- Revenue received by the federation from crude oil sales, Petroleum Products Taxes (PPT), and royalties (after subsidies provided by Nigerian National Petroleum Corporation (NNPC) and cash calls) has decreased from $45 billion in 2011 to $32.3 billion in 2014, according to International Monetary Fund (IMF) Country Report on Nigeria.
- Besides, between 2011 and 2014, oil lifting fell from 2.38 to 2.19 mbpd (71⁄2 per cent decline), largely due to stoppages associated with pipeline vandalism. The report, which was released on Monday, stated that the drop in oil revenue over 2011 to 2014, was larger than expected from the evolution of oil prices and production.
- The IMF said that in 2015, oil exports are projected to decline by six percentage points (ppts) of Gross Domestic Product and oil revenue by 2.4 ppts of GDP from 2014 levels, with a reduction in the current account balance and loss in international reserves.
- IMF noted that a sharp contraction in public investment and domestic demand is projected to reduce growth to 4¾ percent, with inflation increasing to 11½ percent from the effects of exchange rate depreciation.
“The authorities adopted bold policy actions in November 2014— an adjustment in the official foreign exchange rate and band, tightening of monetary policy rates, and spending cuts totaling 1.7 ppts of GDP in the proposed 2015 budget”, it added.
- The lender however said the government has expressed its determination to implement appropriate measures to manage risk.
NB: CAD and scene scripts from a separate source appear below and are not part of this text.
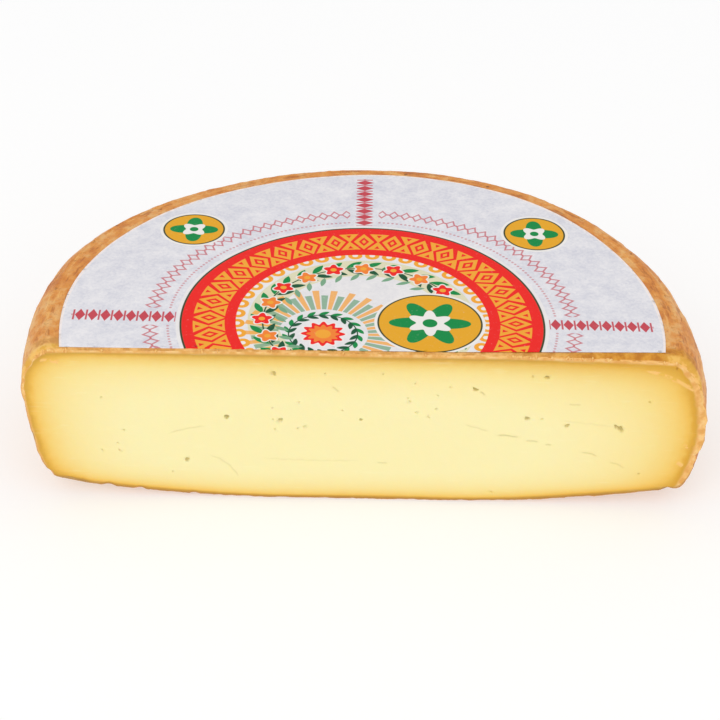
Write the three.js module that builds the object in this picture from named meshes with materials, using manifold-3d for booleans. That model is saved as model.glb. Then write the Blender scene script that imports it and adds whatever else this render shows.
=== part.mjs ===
// Raclette half wheel: a washed-rind wheel cut a little in front of its middle, with a paper label
// on its top. Millimetres, +Z up. Every shape is worked out about the wheel's own axis (x = y = 0,
// floor at z = 0, cut face towards -Y); at the end the group moves so that its origin lies under
// the middle of the whole.
import * as THREE from "three";
import { mergeVertices } from "three/addons/utils/BufferGeometryUtils.js";
import Module from "manifold-3d";

const wasm = await Module();
wasm.setup();

const { clamp, degToRad, lerp, smoothstep } = THREE.MathUtils;

// The wheel
const WHEEL_HEIGHT = 79;
const SHOULDER_RADIUS = 138.5;
const TREAD_RADIUS = 139.5;
const CROWN_DROP = 0.8;
const CROWN_POWER = 20;
const WHEEL_SIDES = 96;

// The top rises and falls slowly on the way round: how far at the label's edge, how many times in
// a full turn, and the angle where it is highest. It starts behind the cut.
const RIM_RISE = 1.2;
const RISE_TURNS = 3.15;
const RISE_AT = degToRad(57);
const RISE_ENDS = 20;

// The bulging side at the right end of the cut, from the shoulder down to the bottom corner
const SIDE_POINTS = [
  [SHOULDER_RADIUS, 78.2],
  [143.6, 74.2],
  [147.2, 67.7],
  [149.8, 59.2],
  [151.7, 51.5],
  [152.5, 40.0],
  [151.8, 31.0],
  [150.1, 22.5],
  [147.6, 15.0],
  [144.4, 9.8],
  [TREAD_RADIUS, 8.4],
];
const SIDE_STEPS = 13;
const TOP_STATIONS = [0, 36, 72, 98, 116, 129];
const UNDER_STATIONS = [0, 46, 66, 88, 104, 118, 129];

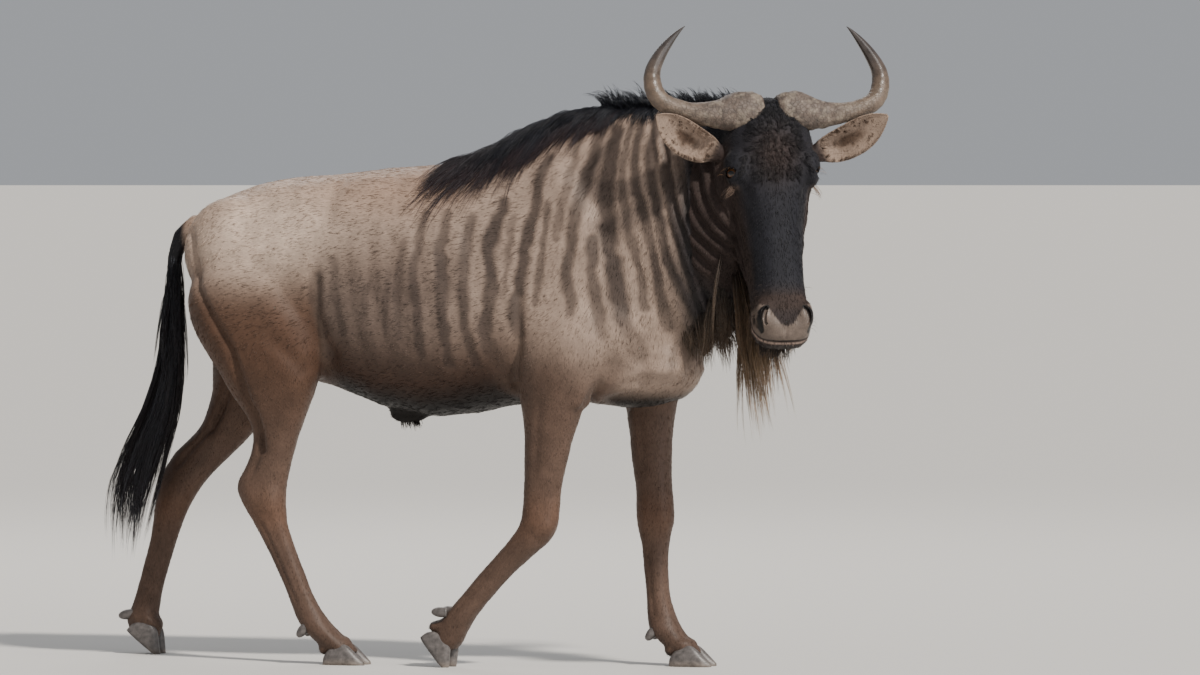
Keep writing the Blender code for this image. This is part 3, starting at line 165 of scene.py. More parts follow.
# The head, from poll to nose: distance down, front, back, half width, how much narrower the front is
# than the back, and how square the section is.
SKULL = (
    (-0.030, -0.050, -0.110, 0.046, 0.00, 2.2),
    (-0.012, -0.022, -0.145, 0.072, 0.00, 2.3),
    (0.020, -0.006, -0.170, 0.094, 0.02, 2.5),
    (0.070, 0.004, -0.190, 0.106, 0.02, 2.6),
    (0.120, 0.008, -0.204, 0.108, 0.04, 2.7),
    (0.170, 0.008, -0.214, 0.101, 0.10, 2.7),
    (0.225, 0.006, -0.214, 0.088, 0.18, 2.7),
    (0.285, 0.004, -0.200, 0.076, 0.20, 2.7),
    (0.345, 0.003, -0.174, 0.067, 0.14, 2.7),
    (0.400, 0.003, -0.150, 0.061, 0.06, 2.7),
    (0.445, 0.003, -0.132, 0.061, 0.00, 2.8),
    (0.485, 0.004, -0.120, 0.066, -0.02, 3.0),
    (0.518, 0.001, -0.110, 0.068, -0.01, 3.0),
    (0.543, -0.008, -0.098, 0.060, 0.00, 2.8),
    (0.559, -0.028, -0.078, 0.042, 0.00, 2.5),
)
SKULL_FORMS = (
    (0.080, -0.040, 0.142, 0.033, 0.040, 0.050),
    (0.064, -0.140, 0.205, 0.034, 0.062, 0.085),
    (0.080, -0.095, 0.092, 0.038, 0.040, 0.040),
    (0.044, -0.018, 0.492, 0.026, 0.024, 0.040),
    (0.022, -0.084, 0.522, 0.030, 0.026, 0.024),
)
MOUTH = Vector((0, -0.085, 0.482))
MOUTH_SIDE = 0.062
MOUTH_FRONT = 0.094
MOUTH_SLOPE = math.radians(43)
MOUTH_TURN = math.radians(104)
MOUTH_DEEP = 0.010
MOUTH_HIGH = 0.0016
MOUTH_STEPS = 36

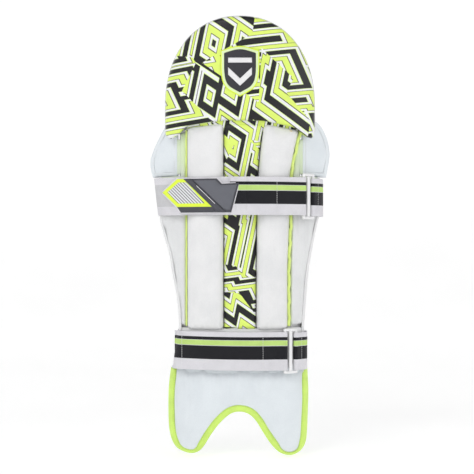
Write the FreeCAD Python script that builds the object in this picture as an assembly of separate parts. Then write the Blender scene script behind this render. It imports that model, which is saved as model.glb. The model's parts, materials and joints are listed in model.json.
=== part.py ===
"""Cricket leg pad, adult size, standing upright as worn. Millimetres, +Z up, front faces -Y.

The origin is on the leg's axis, level with the lowest edge of the instep.
"""
import FreeCAD, Part
import math
import os

V = FreeCAD.Vector

# Bent surfaces: each is an arc in plan whose radius and front line change evenly with height.
# (low z, radius there, y of the inner face there, high z, radius there, y of the inner face there)
SHIN = (132, 138, -62, 550, 172, -78)
INSTEP = (0, 178, -100, 132, 138, -62)
TOP_HAT = (505, 186, -92, 705, 168, -88)

PAD_TOP = 700
ANKLE_SEAM_Z = 133        # the instep hinges just under this
KNEE_SEAM_Z = 524         # top of the shin's front panels
WING_FOOT_Z = 447
SIDE_PANEL_TOP = 494      # below the top hat's corners when it leans back
BOLSTER_FOOT_Z = 203
LAYER_GAP = 0.3

# Layers, measured outwards from the inner face
LINING = (0, 1.6)
BOARD = (1.9, 8.9)
PANEL_BASE = 9.2
PANEL_CROWN = 17
BOLSTER_SIDE = 20
BOLSTER_CROWN = 31
STRIP_SIDE = 18
STRIP_CROWN = 20.5
COVER_WALL = 1.5
FILL_GAP = 0.2
TRIM_WIDTH = 4

# Bolsters: (height, inner edge x, outer edge x)
LEFT_BOLSTER = ((BOLSTER_FOOT_Z, -84, -26.5), (KNEE_SEAM_Z, -84, -26.5))
RIGHT_BOLSTER = ((BOLSTER_FOOT_Z, 26.5, 77), (300, 26.5, 77), (380, 27.5, 80), (450, 29.5, 80.5),
                 (490, 33, 88), (KNEE_SEAM_Z, 38.5, 95))
CENTRE_STRIP = ((BOLSTER_FOOT_Z, -26, 26), (300, -26, 26), (380, -26, 27), (450, -26, 29),
                (490, -26, 32.5), (KNEE_SEAM_Z, -26, 38))
CANE_BEND_Z = 450             # the canes lean with the bolster above this
PIPING_WIDTH = 3.6
CANE_DIAMETER = 7.2
CANES_PER_BOLSTER = 4
CANE_PITCH = 9.5

# Half-outline of the shin board, ankle to knee: (x, z)
LEFT_EDGE = ((-104, 133), (-99, 200), (-102, 247), (-110, 290), (-115, 320), (-125, 355), (-132, 383),
             (-132, 446))
RIGHT_EDGE = ((106, 133), (104, 190), (107, 240), (112, 295), (120, 340), (127, 372), (130, 390),
              (130, 446))
KNEE_PANEL_HALF = 98

# Straps
UPPER_Z = (383, 444)
LOWER_Z = (134, 194)
UPPER_ARC = (157.2, 49.4)     # radius and centre y of the pulled strap in plan
LOWER_ARC = (168.4, 84.5)
WEBBING = (2.9, 5.1)
RING_BAR = 5.0
RING_LINE = 4.0               # bar centres, out from the strap's arc
BAR_CLEARANCE = 0.06
UPPER_BARS = (102.5, 118)
LOWER_BARS = (72.5, 90.5)


def surface_at(surface, z, t):
    """Radius and centre y of a bent surface at height z, t outside its inner face."""
    z0, r0, y0, z1, r1, y1 = surface
    k = (z - z0) / (z1 - z0)
    radius = r0 + k * (r1 - r0)
    return radius + t, y0 + k * (y1 - y0) + radius


def on_arc(radius, centre_y, x, z):
    """The point of a plan arc that faces the front at the given x."""
    return V(x, centre_y - math.sqrt(radius * radius - x * x), z)


def on_surface(surface, x, z, t):
    radius, centre_y = surface_at(surface, z, t)
    return on_arc(radius, centre_y, x, z)


def arc_edge(a, b, c):
    return Part.Arc(a, b, c).toShape()


def sector_wire(surface, z, t0, t1, x0, x1):
    """Ring sector at height z between two offsets and two x positions."""
    mid = (x0 + x1) / 2
    inner = [on_surface(surface, x, z, t0) for x in (x0, mid, x1)]
    outer = [on_surface(surface, x, z, t1) for x in (x1, mid, x0)]
    return Part.Wire([arc_edge(*inner), Part.makeLine(inner[2], outer[0]),
                      arc_edge(*outer), Part.makeLine(outer[2], inner[0])])


def slab(surface, z0, z1, t0, t1, x0=-152, x1=152):
    """Bent sheet between two heights and two offsets."""
    wires = [sector_wire(surface, z, t0, t1, limit(surface, z, t0, x0), limit(surface, z, t0, x1))
             for z in (z0, z1)]
    return Part.makeLoft(wires, True, True)


def limit(surface, z, t, x):
    """Keeps x inside the arc, so that a sheet never runs past its side."""
    widest = 0.93 * surface_at(surface, z, t)[0]
    return max(-widest, min(widest, x))


def crowned_wire(surface, z, x0, x1, t_base, t_side, t_crown):
    """Section of a stuffed panel: bent base, straight sides and a crowned face."""
    mid = (x0 + x1) / 2
    base = [on_surface(surface, x, z, t_base) for x in (x0, mid, x1)]
    face = [on_surface(surface, x1, z, t_side), on_surface(surface, mid, z, t_crown),
            on_surface(surface, x0, z, t_side)]
    return Part.Wire([arc_edge(*base), Part.makeLine(base[2], face[0]),
                      arc_edge(*face), Part.makeLine(face[2], base[0])])


def crowned(surface, stations, t_base, t_side, t_crown):
    wires = [crowned_wire(surface, z, x0, x1, t_base, t_side, t_crown) for z, x0, x1 in stations]
    return Part.makeLoft(wires, True, True)


def inset(stations, by):
    """The same run of stations, smaller by the given amount all round."""
    last = len(stations) - 1
    lift = {0: by, last: -by}
    return [(z + lift.get(i, 0), x0 + by, x1 - by) for i, (z, x0, x1) in enumerate(stations)]


def plate(points):
    """Front-view outline, straight between points, carried right through from front to back."""
    ring = [V(x, -400, z) for x, z in points]
    return Part.Face(Part.makePolygon(ring + ring[:1])).extrude(V(0, 700, 0))


def smaller(points, by):
    """Front-view outline moved inwards, carried right through."""
    ring = [V(x, -400, z) for x, z in points]
    face = Part.Face(Part.makePolygon(ring + ring[:1]))
    return face.makeOffset2D(-by, 2).extrude(V(0, 700, 0))


def cover_and_fill(surface, stations, t_base, t_side, t_crown):
    """A hollow cover and the filling inside it; the crown may face the front or the leg."""
    outer = crowned(surface, stations, t_base, t_side, t_crown)
    cores = []
    for step in (COVER_WALL, COVER_WALL + FILL_GAP):
        skin = math.copysign(step, t_crown - t_base)
        cores.append(crowned(surface, inset(stations, step), t_base + skin, t_side - skin, t_crown - skin))
    return outer.cut(cores[0]), cores[1]


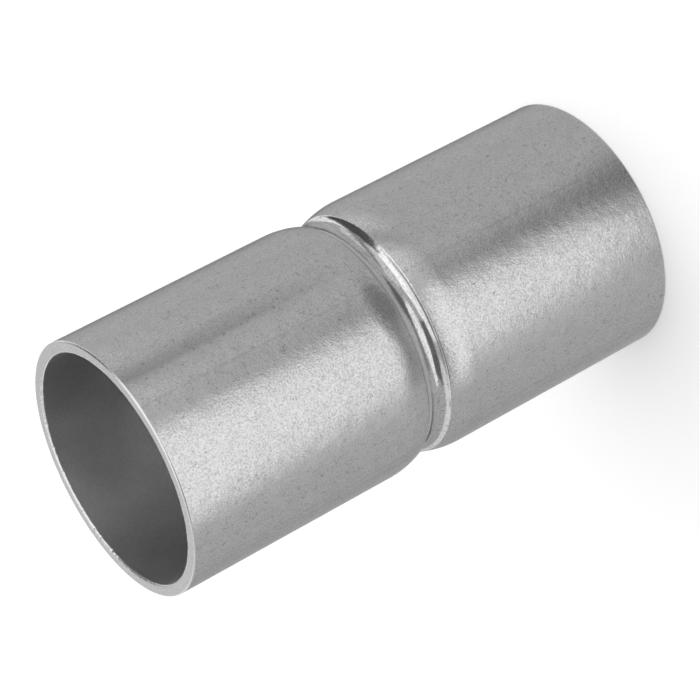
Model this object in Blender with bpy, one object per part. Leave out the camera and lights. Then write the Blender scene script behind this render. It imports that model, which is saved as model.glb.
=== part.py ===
"""Push-in coupling for steel conduit: one short thin-walled tube with a stop rolled into its middle.

The tube stands on its lower mouth. Z is its axis, and the origin is the centre of that mouth's cut face.
A conduit slides into either mouth until it meets the stop, which is the inside of the groove that a narrow
roller pressed into the tube from outside. All sizes are in metres.
"""

import math

import bmesh
import bpy

# The bore and the tube's wall
CONDUIT_DIAMETER = 0.0250
BORE_CLEARANCE = 0.0001
WALL = 0.0013

# How far each mouth is from the middle of the stop
UPPER_REACH = 0.03075
LOWER_REACH = 0.02945

# The groove outside: the roller's track, the crease at its edge and the barrel that bends down to it
TRACK_RADIUS = 0.00135
TRACK_DEPTH = 0.00082
CREASE_RADIUS = 0.0003
SHOULDER_RADIUS = 0.0092
SHOULDER_DROP = 0.0005

# The hollow on each side of the stop, where it runs out into the bore
STOP_FILLET = 0.0050

# The cut ends
RIM_ROUNDING = 0.0002
BORE_CHAMFER = 0.00015

# How finely round forms are divided
SEGMENTS = 80
ARC_STEP = math.radians(15)

# Galvanised steel
ZINC_COLOUR = (0.60, 0.60, 0.61, 1.0)
ZINC_ROUGHNESS = 0.42

# Edges that bend more than this stay sharp in the shading
SHARP_ANGLE = math.radians(35)

BORE_RADIUS = (CONDUIT_DIAMETER + BORE_CLEARANCE) / 2
BARREL_RADIUS = BORE_RADIUS + WALL
GROOVE_DEPTH = SHOULDER_DROP + TRACK_DEPTH


def arc(centre, radius, start, end):
    """Points of an arc about centre in the section's plane, from one angle above the radius axis to another."""
    steps = max(1, math.ceil(abs(end - start) / ARC_STEP))
    angles = [start + (end - start) * step / steps for step in range(steps + 1)]
    return [(centre[0] + radius * math.cos(angle), centre[1] + radius * math.sin(angle)) for angle in angles]


def beyond(centre, distance, angle):
    """The centre of an arc that meets another one smoothly: distance away, in the direction of angle."""
    return centre[0] + distance * math.cos(angle), centre[1] + distance * math.sin(angle)


def outer_half():
    """The outside of the groove from its bottom to the barrel, as three arcs that meet smoothly."""
    shoulder = math.acos(1 - SHOULDER_DROP / SHOULDER_RADIUS)
    flank = math.acos(
        (TRACK_RADIUS + CREASE_RADIUS * math.cos(shoulder) - TRACK_DEPTH) / (TRACK_RADIUS + CREASE_RADIUS)
    )
    track_centre = (BARREL_RADIUS - GROOVE_DEPTH + TRACK_RADIUS, 0.0)
    crease_centre = beyond(track_centre, TRACK_RADIUS + CREASE_RADIUS, math.pi - flank)
    shoulder_centre = beyond(crease_centre, SHOULDER_RADIUS - CREASE_RADIUS, math.pi - shoulder)
    track = arc(track_centre, TRACK_RADIUS, math.pi, math.pi - flank)
    crease = arc(crease_centre, CREASE_RADIUS, -flank, -shoulder)
    bend = arc(shoulder_centre, SHOULDER_RADIUS, -shoulder, 0.0)
    return track + crease[1:] + bend[1:]


def inner_half():
    """The stop from its crown to the bore. The crown keeps the tube's wall under the roller's track."""
    crown_radius = TRACK_RADIUS + WALL
    slope = math.acos(1 - GROOVE_DEPTH / (crown_radius + STOP_FILLET))
    crown_centre = (BORE_RADIUS - GROOVE_DEPTH + crown_radius, 0.0)
    fillet_centre = beyond(crown_centre, crown_radius + STOP_FILLET, math.pi - slope)
    crown = arc(crown_centre, crown_radius, math.pi, math.pi - slope)
    fillet = arc(fillet_centre, STOP_FILLET, -slope, 0.0)
    return crown + fillet[1:]


def rim(reach):
    """The cut end from the barrel to the bore: its outer edge is rounded and its inner edge is chamfered."""
    rounding_centre = (BARREL_RADIUS - RIM_ROUNDING, reach - RIM_ROUNDING)
    chamfer = [(BORE_RADIUS + BORE_CHAMFER, reach), (BORE_RADIUS, reach - BORE_CHAMFER)]
    return arc(rounding_centre, RIM_ROUNDING, 0.0, math.pi / 2) + chamfer


def half_section(reach):
    """One half of the wall's section, from the groove's bottom round the cut end to the stop's crown."""
    return outer_half() + rim(reach) + inner_half()[::-1]


def wall_section():
    """The closed outline of the wall, as (radius, height) points with height 0 at the lower mouth."""
    upper = half_section(UPPER_REACH)
    lower = [(radius, -height) for radius, height in half_section(LOWER_REACH)]
    outline = upper + lower[-2:0:-1]
    return [(radius, height + LOWER_REACH) for radius, height in outline]


def turned_mesh(name, outline):
    """The closed outline turned once round Z."""
    form = bmesh.new()
    points = [form.verts.new((radius, 0.0, height)) for radius, height in outline]
    edges = [form.edges.new(ends) for ends in zip(points, points[1:] + points[:1])]
    bmesh.ops.spin(
        form,
        geom=points + edges,
        cent=(0.0, 0.0, 0.0),
        axis=(0.0, 0.0, 1.0),
        angle=2 * math.pi,
        steps=SEGMENTS,
        use_merge=True,
    )
    bmesh.ops.recalc_face_normals(form, faces=form.faces)
    mesh = bpy.data.meshes.new(name)
    form.to_mesh(mesh)
    form.free()
    mesh.shade_smooth()
    mesh.set_sharp_from_angle(angle=SHARP_ANGLE)
    return mesh


def zinc():
    """Dull grey galvanised steel."""
    material = bpy.data.materials.new("galvanised_steel")
    material.use_nodes = True
    shader = material.node_tree.nodes["Principled BSDF"]
    shader.inputs["Base Color"].default_value = ZINC_COLOUR
    shader.inputs["Metallic"].default_value = 1.0
    shader.inputs["Roughness"].default_value = ZINC_ROUGHNESS
    return material


def coupling_sleeve():
    """The coupling, standing on its lower mouth."""
    mesh = turned_mesh("coupling_sleeve", wall_section())
    mesh.materials.append(zinc())
    sleeve = bpy.data.objects.new("coupling_sleeve", mesh)
    bpy.context.collection.objects.link(sleeve)
    return sleeve


def clear_scene():
    for thing in list(bpy.data.objects):
        bpy.data.objects.remove(thing)


clear_scene()
coupling_sleeve()
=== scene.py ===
"""Looks of a push-in conduit coupling: galvanised steel tube with a rolled, burnished groove.

The frame's solid is stood in for by a finer mesh with the same length, diameters, wall and stop. It has a
softer upper half of the groove, worn and nicked edges at the bores, the saw's marks on the cut faces, and a
slight slant of the upper one. Sizes are in metres. The tube's axis is Z, and the camera stands on the -Y
side. Angles round the tube start on that side and grow towards +X.
"""

import math

import bpy
import numpy as np
from mathutils import Matrix, Vector, noise

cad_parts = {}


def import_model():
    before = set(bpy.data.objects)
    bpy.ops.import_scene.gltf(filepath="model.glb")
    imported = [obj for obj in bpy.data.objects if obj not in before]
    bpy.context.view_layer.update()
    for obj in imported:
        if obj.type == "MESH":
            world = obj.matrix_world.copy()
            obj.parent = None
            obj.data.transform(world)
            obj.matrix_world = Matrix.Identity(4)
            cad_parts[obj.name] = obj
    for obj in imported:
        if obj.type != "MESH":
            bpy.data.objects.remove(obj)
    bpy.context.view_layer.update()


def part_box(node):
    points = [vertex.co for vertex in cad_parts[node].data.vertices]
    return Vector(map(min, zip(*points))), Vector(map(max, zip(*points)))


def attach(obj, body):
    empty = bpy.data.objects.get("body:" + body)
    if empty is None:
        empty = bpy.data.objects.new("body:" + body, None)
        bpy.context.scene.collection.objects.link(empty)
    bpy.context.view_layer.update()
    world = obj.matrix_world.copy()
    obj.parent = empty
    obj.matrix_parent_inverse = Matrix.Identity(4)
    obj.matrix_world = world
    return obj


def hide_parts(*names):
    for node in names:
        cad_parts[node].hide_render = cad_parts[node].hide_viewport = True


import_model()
NODE = "coupling_sleeve"
LOW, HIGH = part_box(NODE)
MIDDLE = (LOW + HIGH) / 2

# The tube, as the solid has it
BARREL_RADIUS = (HIGH.x - LOW.x) / 2
LENGTH = HIGH.z - LOW.z
WALL = 0.0013
BORE_RADIUS = BARREL_RADIUS - WALL
RIM_ROUNDING = 0.0002

# The groove outside: the roller's track, the crease at its edge and the barrel that bends down to it
STOP_HEIGHT = 0.02945
TRACK_RADIUS = 0.00135
TRACK_DEPTH = 0.00082
CREASE_RADIUS = 0.0003
SHOULDER_RADIUS = 0.0092
SHOULDER_DROP = 0.0005
GROOVE_DEPTH = SHOULDER_DROP + TRACK_DEPTH

# The groove's upper half, which is softer than the solid's
UPPER_TRACK_RADIUS = 0.0019
UPPER_CREASE_RADIUS = 0.0006

# The hollow on each side of the stop, where it runs out into the bore
STOP_FILLET = 0.0050

# The rounding of the bores' edges: its width on the cut face, and its depth as a share of its width
BORE_ROUNDING = 0.00034
BORE_FLATNESS = 0.55

# How that rounding is wider and flatter on the side where it is most worn
WORN_WIDTH = 0.00025
WORN_RISE = 0.00007
WORN_SIDE = math.radians(-175)

# The burr that changes the rounding's width by a share, and the nicks, with the share of their depth that
# they keep where the edge isn't worn
BURR_CHANGE = 0.1
BURR_SPACING = 0.0012
NICK_DEPTH = 0.0003
NICK_SPACING = 0.00024
NICKS_UNWORN = 0.25

# The saw's marks on the cut faces
SAW_DEPTH = 0.000018
SAW_SPACING = 0.0022

# Which noise each of them follows at the upper mouth. At the lower mouth it is the next one
BURR_NOISE = 10
NICK_NOISE = 20
SAW_NOISE = 30

# How far the upper mouth's cut is out of square, and the side where it is lowest
SLANT = 0.00027
SLANT_SIDE = math.radians(63)

# How finely the mesh is divided, and how far inside each bore's edge a ring keeps the shading even
AROUND = 620
TRACK_STEP = math.radians(4.5)
CREASE_STEP = math.radians(2.6)
BEND_STEP = math.radians(2.0)
EDGE_STEP = math.radians(10.0)
STOP_STEP = math.radians(8.0)
FACE_RINGS = 5
BARREL_RINGS = 2
EDGE_MARGIN = 0.00005

# The finishes in the order of the mesh's material slots, and the columns of a section's rows
SKIN, CUT, BORE = range(3)
RADIUS, HEIGHT, GROW_OUT, GROW_UP, FACE, SLOT = range(6)

# The photograph's frame and where its camera stands. The sensor is in millimetres
PHOTO_PIXELS = 700
FOCAL_PIXELS = 3124.0
SENSOR = 36.0
CAMERA_ELEVATION = math.radians(26.365)
CAMERA_ROLL = math.radians(117.862)
CAMERA_DISTANCE = 0.31916
CENTRE_RIGHT = 0.00049
CENTRE_UP = 0.00078
CLIP_START = 0.01
CLIP_END = 10.0

# Studio: how far the lamps and cards are from the coupling's middle, the floor's half side, colour and glow,
# and the world's strength as a fill light
LAMP_DISTANCE = 0.6
CARD_DISTANCE = 0.5
FLOOR_HALF = 2.0
FLOOR_COLOUR = 0.8
FLOOR_GLOW = 0.2
FILL = 0.2


def arc(centre, radius, start, end, step):
    """Points of an arc about centre in the section's plane, as (radius, height) rows."""
    count = max(1, math.ceil(abs(end - start) / step)) + 1
    angles = np.linspace(start, end, count)
    return np.column_stack((centre[0] + radius * np.cos(angles), centre[1] + radius * np.sin(angles)))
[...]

“They agreed that the oil price shock is significant and, at least in part, permanent, but saw a smaller effect on economic activity, owing to measures targeted at sectors critical for growth (agriculture, power, small enterprises) and the impact of remittances. They noted that rising food self-sufficiency would limit the pass-through to inflation and activity in housing construction would continue,” it said.